This year’s Google I/O kicked off amid calls for increased scrutiny and more regulation of the entire tech industry. Given the recent trust, privacy, and security issues, tensions between the public and the tech industry are rising. Action to stem a public backlash against the tech industry is overdue.

In Good Strategy/Bad Strategy, Richard Rumelt cites three elements that every good strategy: a diagnosis, guiding policies and coherent actions. The diagnosis characterizes and explains the nature of the challenge. Guiding policies establish an approach for dealing with the challenge. Coherent actions serve to execute the guiding policies. This underlying structure is what Rumelt calls the kernel of a strategy. In the keynote, a new strategy or kernel seemed to emerge from Google — one that sought to counter the wave of bad press the technologies that underpin Google’s core businesses received.

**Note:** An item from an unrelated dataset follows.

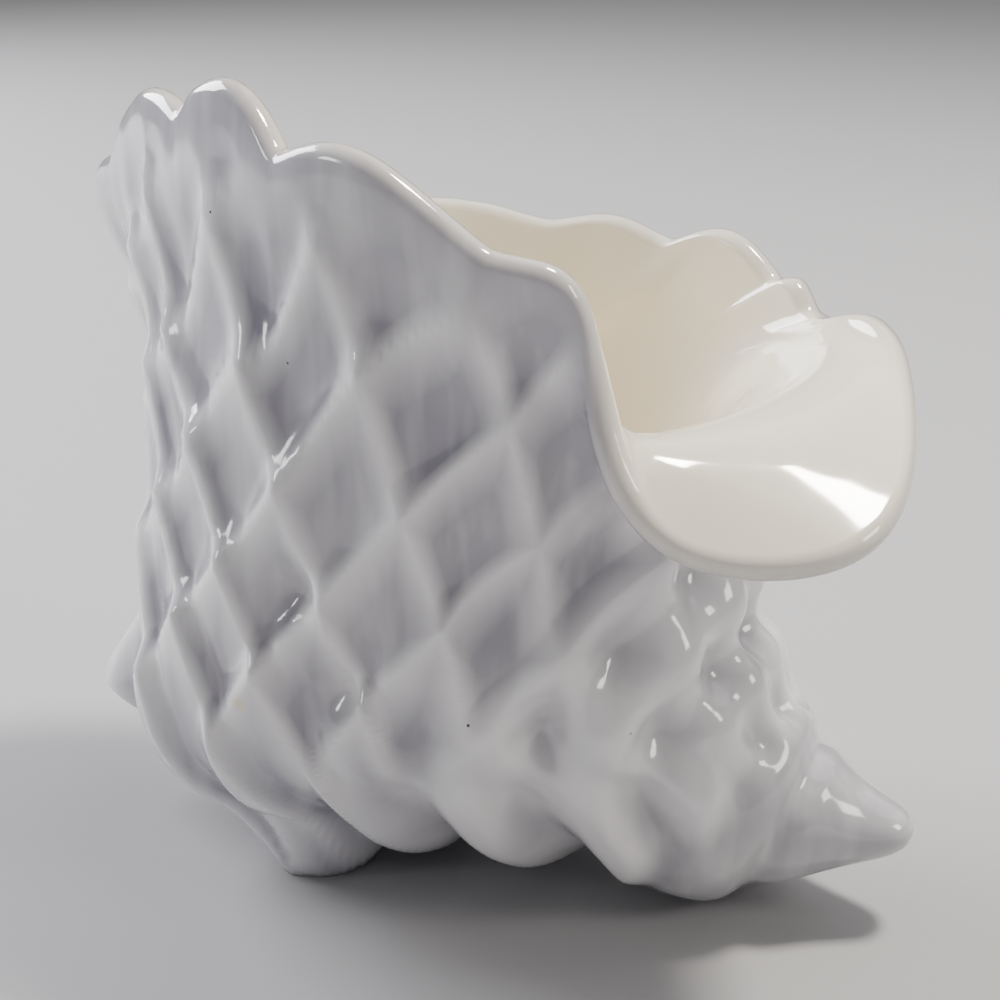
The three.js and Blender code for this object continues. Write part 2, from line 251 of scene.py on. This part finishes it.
def body_rib_number(p):
    x, y, z = np.moveaxis(p, -1, 0)
    angle = np.degrees(np.arctan2(MIDDLE_Y - y, x + BODY_AXIS["lean"] * z - BODY_AXIS["x"]))
    around = wrap(angle, BODY_RIBS[0], 360)
    fan = smooth(*RIB_FAN["z"], z) * smooth(*RIB_FAN["front"], around) * smooth(*RIB_FAN["back"], around)
    lip_fan = smooth(*LIP_FAN["z"], z) * smooth(*LIP_FAN["from_lip"], abs(wrap(angle, -180, 360)))
    ribs = np.interp(around, BODY_RIBS, range(RIB_COUNT + 1))
    return ribs - RIB_FAN["ribs"] * fan - LIP_FAN["ribs"] * lip_fan


def spire_rib_number(p, along, above):
    middle = SPIRE_MIDDLE["rise"] * np.maximum(0, SPIRE_MIDDLE["from"] - along)
    angle = np.degrees(np.arctan2(MIDDLE_Y - p[..., 1], above - middle))
    around = wrap(angle - np.interp(along, *SPIRE_TWIST), SPIRE_RIBS[0], 360)
    return np.interp(around, SPIRE_RIBS, range(RIB_COUNT + 1))


def rib_number(p, along, above):
    body = body_rib_number(p)
    spire = spire_rib_number(p, along, above)
    same_turn = spire + RIB_COUNT * np.round((body - spire) / RIB_COUNT)
    return lerp(body, same_turn, smooth(*SPIRE_RIB_START, along))


def scale_profile(x, drop, fall, rise):
    """Sharp crest on whole numbers, steep on one side."""
    f = x - np.floor(x)
    down = np.clip(1 - f / drop, 0, 1) ** fall
    up = np.clip((f - drop) / (1 - drop), 0, 1) ** rise
    return down + up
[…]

I have captured the essence of Google’s new strategy below in the kernel structure. It maps neatly into what Rumelt was addressing.

Diagnosis

Google has been learning about everyone for over 20 years. They’re the king of data collection and analytics. They are the top ad network, analytics services, and data ingestion network on the planet. It is Google’s dominance in these areas that make people uncomfortable. Given the recent spate of security and privacy violations, it is understandable. The public is leery about trusting one company with all this information. Can one company secure it, respect the user’s wishes, and not be creepy?

The recent problems at Facebook and Amazon have ensnared Google. Disdain is growing for machine learning and artificial intelligence. Their core businesses built on these technologies are coming under scrutiny from regulators. More discussion is needed about the positive aspects of the technologies.

Guiding Policies

  • Be transparent and clear about what and why Google is collecting data.
  • Respect the user’s privacy and security.
  • Make it easier to understand what is happening with their data.
  • Provide tools to control or limit the amount of data sharing that is occurring.
  • Show the tangible benefits that these technologies can make.

Coherent Actions

Google distilled their new strategy down to a single theme: be helpful. It was interesting to see the talk part of their strategy get rolled out. Talking about a more helpful Google attempts to change the narrative, but talk is cheap. In the coming months and years, we will see if Google’s strategy gets embodied in their actions.